Riding on the social engineering formula, the BSP won power in 2007; it wants to repeat the same in 2022 polls.

New Delhi: The Bahujan Samaj Party (BSP) is trying hard to revive its old Dalit-Brahmin alliance which won it power in 2007, in the run-up to the 2022 Uttar Pradesh Assembly elections. Sources privy to the poll preparations of the BSP confirmed to The Sunday Guardian that the party wants to target a 35% vote share in the upcoming election and in that these two communities remain the key. “In a three-way battle, any party which gets more than 35% vote can sweep the elections,” a senior party functionary said. “The only way to get there is through forming a Dalit-Brahmin alliance which has been trusted and tested in the past,” he added.
The BSP had launched its campaign for the 2022 Assembly elections in Uttar Pradesh with a Brahmin conference named “Prabudh Varg Vichar Goshti” in Ayodhya.
The party’s national general secretary and Rajya Sabha member, Satish Chandra Mishra, is leading the charge by holding many “Prabudh Varg Vichar Goshti” meetings to woo the community in favour of the BSP.
Since July, Satish Chandra Mishra has chaired more than 10 such meetings which saw an impressive presence of community members in the gathering of Prayagraj, Sultanpur, Ambedkar Nagar, Kaushambi and Pratapgarh etc. Through these conferences, Mishra, who happens to be the party’s Brahmin face and main troubleshooter for its supremo Mayawati, is promising to give Brahmins respect and dignity which they got during the party’s rule between 2007-2012.
Party supremo Mayawati has alleged that the BJP is targeting Brahmins. On 18 July, Mayawati said, “The Brahmin community supported and tried the BJP for five years. They should now support the BSP for their security, dignity and progress in the coming Assembly elections.”
Ritesh Pandey, BSP’s parliamentary party leader in the Lok Sabha, told The Sunday Guardian: “We are getting very good response in these Prabudh Varg Vichar Goshti meetings; the community is feeling cheated by the present ruling dispensation and wants change. We are the only party whose organization is well prepared for the elections, we are holding meetings across the state and getting support from the people irrespective of caste or religion.”
The upcoming state election seems to be a do-or-die battle for the party since the emergence of a new front, “Azad Samaj Party”, led by Dalit activist turned politician Chandrashekhar Ravan. Many experts believe that these moves may not help the party much and sees its electoral prospects a bit shaky on the ground as there is division even among the Dalit sub-castes and Brahmins are more inclined towards BJP.

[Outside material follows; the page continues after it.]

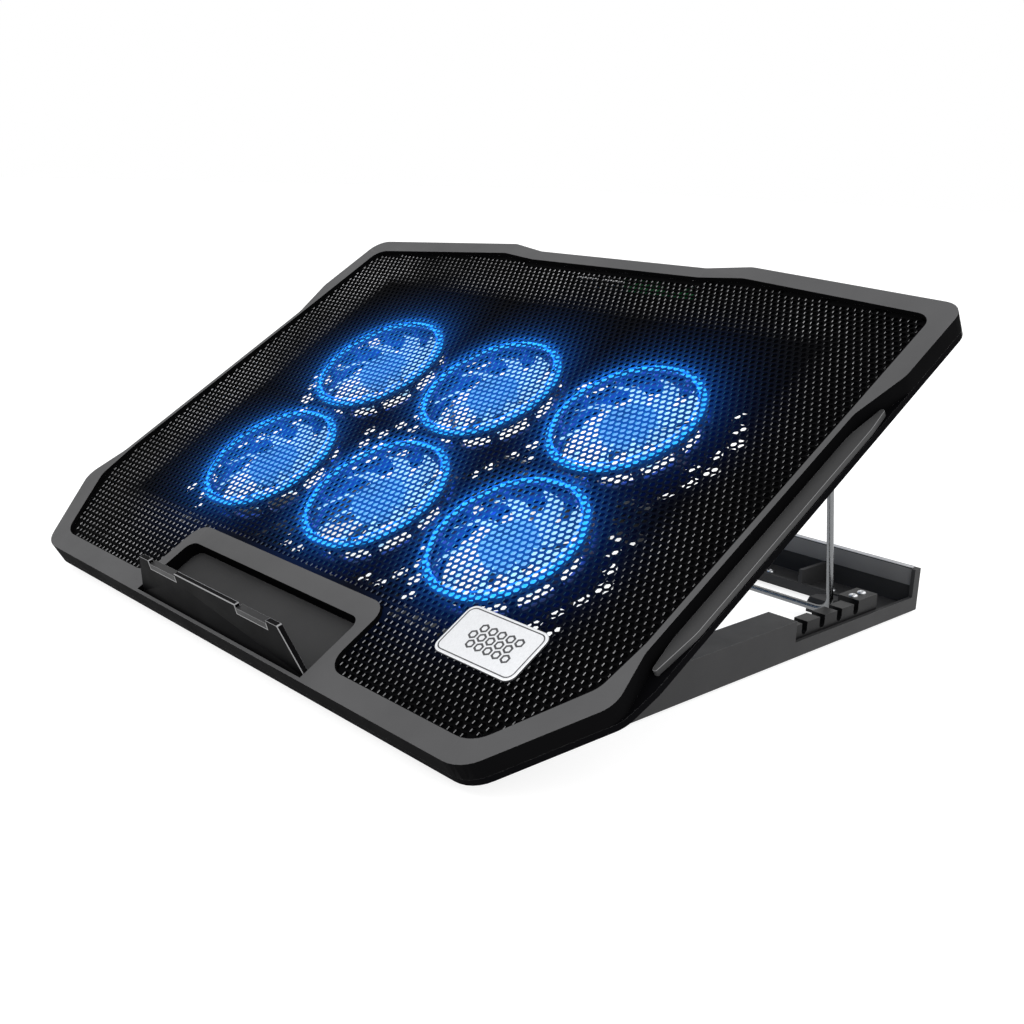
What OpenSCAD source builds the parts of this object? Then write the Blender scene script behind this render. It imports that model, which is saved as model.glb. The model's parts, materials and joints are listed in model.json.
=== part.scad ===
// Laptop cooling pad: a tilting six-fan deck hinged at the front of a flat base.
// The deck is drawn flat (x to the right, y from its front edge to the back,
// z = 0 on the top face) and then set on the hinge at its working tilt.

/* [Deck] */
// Width of the deck
deck_w = 380; // [376:1:384]
// Depth of the deck, front edge to the rear corners
deck_d = 269; // [266:1:272]
// Tilt of the deck above the table, in degrees
tilt = 31.5; // [28:0.5:32]
// Depth of the deck's visible side band
band_h = 11; // [10.6:0.1:11.4]
// Width of the bezel along the front edge
bezel_front = 10; // [9:0.5:11]
// Thickness of the perforated top sheet
mesh_t = 0.8; // [0.6:0.1:1]

/* [Fans] */
// Spacing of the fans across the deck
fan_dx = 85; // [82:1:87]
// Spacing of the two fan rows
fan_dy = 78; // [77:1:80]
// Outer radius of a fan frame
fan_r = 36.5; // [36:0.1:37]
// Number of blades on each rotor
blades = 9; // [7:1:9]
// Pitch of the blades, in degrees
blade_pitch = 24; // [20:1:26]

/* [Stopper] */
// Width of the flip-up laptop stopper
flap_w = 126; // [120:1:128]
// Length of the stopper above its hinge
flap_l = 21.5; // [19:0.5:22.5]
// Angle of the raised stopper to the deck, in degrees
flap_up = 76; // [70:1:80]

/* [Base] */
// Width of the base
base_w = 300; // [298:1:304]
// Y of the back of the base, from the deck's front edge
base_back = 296; // [294:1:298]
// Width of each side arm
arm_w = 15; // [14:0.5:15]
// Height of the side arms above the underside of the base
arm_h = 16.8; // [16:0.1:17]
// Height of the rear wall above the underside of the base
wall_h = 21; // [19:0.5:22]

/* [Prop] */
// Diameter of the steel prop wire
wire_d = 3.2; // [3:0.1:3.4]
// Half of the distance between the prop's legs
leg_x = 132; // [131:0.5:132]
// Y of the prop's foot bar, from the deck's front edge
foot_y = 249; // [247:0.5:250]
// Height of the foot bar's centre above the underside of the base
foot_z = 3.9; // [3.5:0.1:4.5]
// Distance of the prop's pivot from the deck's front edge
pivot_y = 255; // [253:1:256]

/* [Hidden] */
$fn = 64;

half_w = deck_w / 2;
slack = 0.05;                       // radial clearance of every running fit
ground = -12.3;                     // underside of the base, below the deck's front edge
foot_t = 1.2;                       // the rubber feet lift the base off the table

// Levels inside the deck
bezel_t = 2.2;
skirt_z = -8;
mesh_z = -bezel_t;
rim_z = -band_h;
tray_z = -15;
belly_z = -17;
floor_t = 2;

// Deck hinge, in deck coordinates
hinge_y = 32.6;
hinge_z = -20;
hinge_r = 2;
lug_r = 4.4;

// Prop pivot level and the parts around it
pivot_z = -20;

// The tray and the belly under the fans
tray_x = 152;
tray_y1 = 262;
belly_x = 127;
belly_y0 = 56;
belly_y1 = 213;

// Stopper pocket
pocket_x = flap_w / 2 + 1;
pocket_y0 = 1.4;
pocket_y1 = 34;
pocket_z = -6.4;
bump_x = pocket_x + 6;
bump_y = 44;
pin_y = 3.9;
pin_z = -3.9;
flap_t = 2.4;
pin_r = 0.9;

// Foremost point of the raised stopper, and the shift that puts the origin under the
// middle of the box
flap_tip = [pin_y + flap_l * cos(flap_up) - flap_t / 2 * sin(flap_up),
    pin_z + flap_l * sin(flap_up) + flap_t / 2 * cos(flap_up)];
row_y = -(base_back + flap_tip.x * cos(tilt) - flap_tip.y * sin(tilt)) / 2;

bumper_x = [-35, 35];
bumper_w = 22;
bumper_h = 4;

// Sockets and speed wheel in the back edge
port_z = -9;
socket_x = [-12, 5];
socket_w = 13.4;
wheel_x = 40;
wheel_y = 270.4;
wheel_r = 7;

// Screws that hold the housing to the bezel
screw_places = [for (s = [-1, 1], p = [[110, 5], [182, 52], [184.5, 240], [100, 272.6]])
    [s * p.x, p.y]];

fan_y0 = 95.5;
fan_places = [for (j = [0, 1], i = [-1, 0, 1]) [i * fan_dx, fan_y0 + j * fan_dy]];
frame_top = -5;
frame_bottom = belly_z + floor_t;

// Base plan
base_x = base_w / 2;
arm_x = base_x - arm_w;
arm_end = 195;
rim_h = 7;
floor_h = 2.5;
rack_x0 = 141;
rack_x1 = base_x - 2;
rack_y0 = 197;
rack_y1 = 262;
rack_h = 13.6;
rack_screw_y = [rack_y0 + 14, rack_y1 - 14];
screw_x = 145;

// Rounds each corner of outline P by its radius in R
function arc_corner(a, b, c, r, n) =
    let (u = (a - b) / norm(a - b), v = (c - b) / norm(c - b), half = acos(u * v) / 2,
         m = b + (u + v) / norm(u + v) * r / sin(half),
         p = b + u * r / tan(half) - m, q = b + v * r / tan(half) - m,
         from = atan2(p.y, p.x), turn = (atan2(q.y, q.x) - from + 540) % 360 - 180)
    [for (i = [0:n]) m + r * [cos(from + turn * i / n), sin(from + turn * i / n)]];
function rounded(P, R, n = 6) = let (k = len(P))
    [for (i = [0:k - 1]) each R[i] == 0 ? [P[i]]
        : arc_corner(P[(i + k - 1) % k], P[i], P[(i + 1) % k], R[i], n)];
function mirrored(P) = [for (i = [len(P) - 1:-1:0]) [-P[i].x, P[i].y]];
function backwards(R) = [for (i = [len(R) - 1:-1:0]) R[i]];

// Right half of each outline, from the front middle to the back middle, and its corner radii
function shell_half(e) = [[156 - e * 0.6, e], [half_w - 2 - e, 44 + e * 0.2], [half_w - e, 60],
    [half_w - e, deck_d - e * 0.8], [79, deck_d + 11 - e], [55.5, deck_d + 6.6 - e]];
shell_radii = [16, 14, 30, 10, 12, 12];
function bezel_half(e) = [[156 - e * 0.6, e], [half_w - 2 - e, 44 + e * 0.2],
    [half_w - 7 - e, 66], [half_w - 7 - e, 196], [half_w - e, 222 + e * 0.6],
    [half_w - e, deck_d - e * 0.9], [79, deck_d + 11 - e], [55.5, deck_d + 6.6 - e]];
bezel_radii = [16, 12, 16, 16, 14, 10, 12, 12];
function opening_half(e) = [[bump_x - e, bump_y - e], [bump_x - e, bezel_front - e], [152 + e * 0.6, bezel_front - e],
    [178 + e, 47.5], [half_w - 9.5 + e, 70], [half_w - 9.5 + e, deck_d - 9 + e],
    [80, deck_d + 2 + e], [56, deck_d - 1 + e]];
opening_radii = [8, 9, 14, 12, 20, 8, 12, 12];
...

“The BSP’s vote share may go down drastically this time because the Jatav, the other Dalit sub-groups may desert the party, while Brahmins are with the BJP,” Rajan Pandey, a Kanpur based political analyst, said. “Chandrashekhar Ravan has emerged as a leader of sub-sections among Dalits in a few districts of western Uttar Pradesh like Bijnor, Saharanpur etc which have massive Dalit population and if he has an alliance with the Samajwadi Party, it will damage the BSP big time,” he added.
After the 2007 Assembly elections, the Bahujan Samaj Party had not tasted any big electoral success. Its vote share was in the range of 18-21% in the last three elections. In the 2019 parliamentary polls, it went for a pre-poll alliance with the Samajwadi Party and due to the large Yadav-Dalit vote combination, the party got 10 seats out of 37 it contested.
The vote share of the alliance was roughly 38%. But, this time, the Bahujan Samaj Party has categorically declined alliance with any party and decided to go it alone in the election.